What are the future works that you have envisaged?

The most important work for us is to make available all the positive contents in regional languages. There are many films which need to be translated in Hindi, Bengali, Oriya, Geharwali, Kumouni and other regional languages. Most of the important documentary films are in English which these people don’t understand. They still try to make out through visuals. So, for better understanding, there is a need of translation.

Anand Patwardhan, Sanjay Kak and their likes do make their works available in Hindi. Those who does their work in English, we ask for their permission and translate it into Hindi. Recently, I have translated Subrat Sahoo’s work which is based on Dam project to be implemented in Himachal Pradesh. We also provide voice over artist to the filmmakers who work on shoestring budget or no budget at all.

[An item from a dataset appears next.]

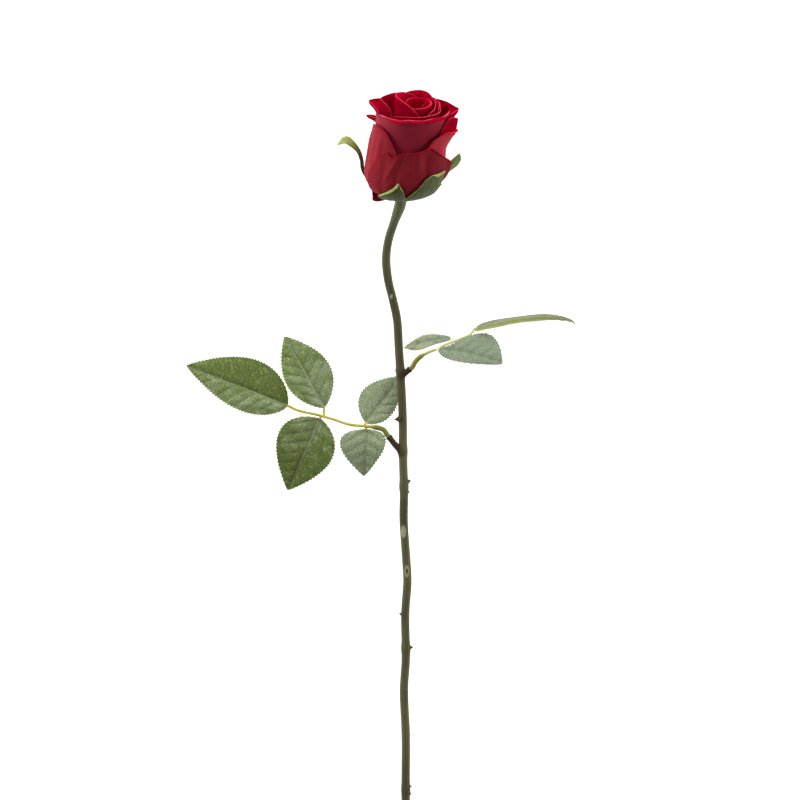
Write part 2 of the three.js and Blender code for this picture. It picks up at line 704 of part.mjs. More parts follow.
const rose = new THREE.Group();
rose.name = "long_stemmed_rose";
rose.add(named("stem", geometryOf(stemSolid), STEM_OLIVE));
rose.add(named("calyx", geometryOf(calyxSolid), SEPAL_GREEN));
rose.add(named("inner_bloom", geometryOf(innerSolid), PETAL_RED));
for (const [name, petal] of Object.entries(OUTER_PETALS))
  rose.add(named(`petal_${name}`, geometryOf(solid(outerPetal(petal))), PETAL_RED));
for (const [side, leaf] of Object.entries(LEAVES)) {
  rose.add(named(`${side}_leaf_stalk`, geometryOf(stalkSolid(leaf, SPURS[side])), STALK_YELLOW));
  for (const [place, blade] of Object.entries(leaf.leaflets)) {
    const made = solid(leaflet(seatOf(leaf, blade), blade));
    rose.add(named(`${side}_leaflet_${place}`, geometryOf(made), LEAF_GREEN));
  }
}

export default rose;
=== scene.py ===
# %% [markdown]
# # A long-stemmed red rose, lying down
#
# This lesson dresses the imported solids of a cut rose, which lies on a pale floor with its stem along Y and is
# seen from straight above. Finer pieces of the same form replace each solid. Lengths are in millimetres
# unless a comment says otherwise, and MM turns them into metres.

# %% Load the frame
import functools
import math

import bpy
import numpy as np
from mathutils import Matrix, Vector, noise


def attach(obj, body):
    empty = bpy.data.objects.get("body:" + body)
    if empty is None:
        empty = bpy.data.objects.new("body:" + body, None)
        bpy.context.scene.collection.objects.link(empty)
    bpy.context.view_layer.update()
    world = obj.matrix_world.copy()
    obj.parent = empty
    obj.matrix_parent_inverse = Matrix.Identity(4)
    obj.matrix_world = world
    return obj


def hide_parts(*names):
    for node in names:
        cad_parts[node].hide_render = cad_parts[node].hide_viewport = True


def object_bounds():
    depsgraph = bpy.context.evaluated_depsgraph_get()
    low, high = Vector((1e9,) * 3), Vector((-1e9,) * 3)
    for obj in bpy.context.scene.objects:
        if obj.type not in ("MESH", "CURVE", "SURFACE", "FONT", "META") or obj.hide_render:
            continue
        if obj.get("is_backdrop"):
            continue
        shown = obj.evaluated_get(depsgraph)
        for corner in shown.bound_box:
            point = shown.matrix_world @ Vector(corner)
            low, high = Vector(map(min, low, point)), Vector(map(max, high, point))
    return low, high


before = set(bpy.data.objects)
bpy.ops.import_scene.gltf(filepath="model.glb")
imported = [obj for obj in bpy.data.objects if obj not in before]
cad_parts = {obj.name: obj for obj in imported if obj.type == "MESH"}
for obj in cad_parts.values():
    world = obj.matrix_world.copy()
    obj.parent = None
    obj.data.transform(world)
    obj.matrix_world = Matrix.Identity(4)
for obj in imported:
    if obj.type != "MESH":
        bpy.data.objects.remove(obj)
cad_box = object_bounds()
MM = 0.001
print("nodes:", ", ".join(sorted(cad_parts)))

# %% [markdown]
# ## The camera
#
# A flower is photographed from far off with a long lens, so that near and far parts keep their true sizes.
# A lens of 600 mm more than eight metres away frames 520 mm of the floor.

# %% Camera
FRAMED_WIDTH = 520
FOCAL_LENGTH = 600
SENSOR_WIDTH = 36
CAMERA_DISTANCE = FRAMED_WIDTH * FOCAL_LENGTH / SENSOR_WIDTH
VIEW_CENTRE = (12.6, 79.25)

bpy.ops.object.camera_add(location=[v * MM for v in (*VIEW_CENTRE, CAMERA_DISTANCE)], rotation=(0, 0, 0))
camera = bpy.context.object
camera.name = "camera"
camera.data.lens = FOCAL_LENGTH
camera.data.sensor_width = SENSOR_WIDTH
bpy.context.scene.camera = camera
print("camera height:", round(CAMERA_DISTANCE), "mm")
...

Secondly, we organise workshops to discuss the importance of Cinema as a medium, definition of cinema etc. Currently, we are working with school students and teachers. We also travel with cinemas to explain the development models in villages and cities. We are working on promoting independent cinema, creating a corpus for the aspiring filmmakers, to make access to equipments for screenings and other means to support independent artists.

Cultural groups and individuals have welcomed our idea of ‘No Sponsorship’ and thrust on people's funding. We are receiving proposal of starting new festivals from several small towns of Uttar Pradesh, Bihar, Jharkhand, Punjab, Rajasthan, Chhattisgarh, Madhya Pradesh, Uttarakhand, Odisha and Bengal. We assume that by the end of 2018 we will be coordinating with at least 15 such festivals.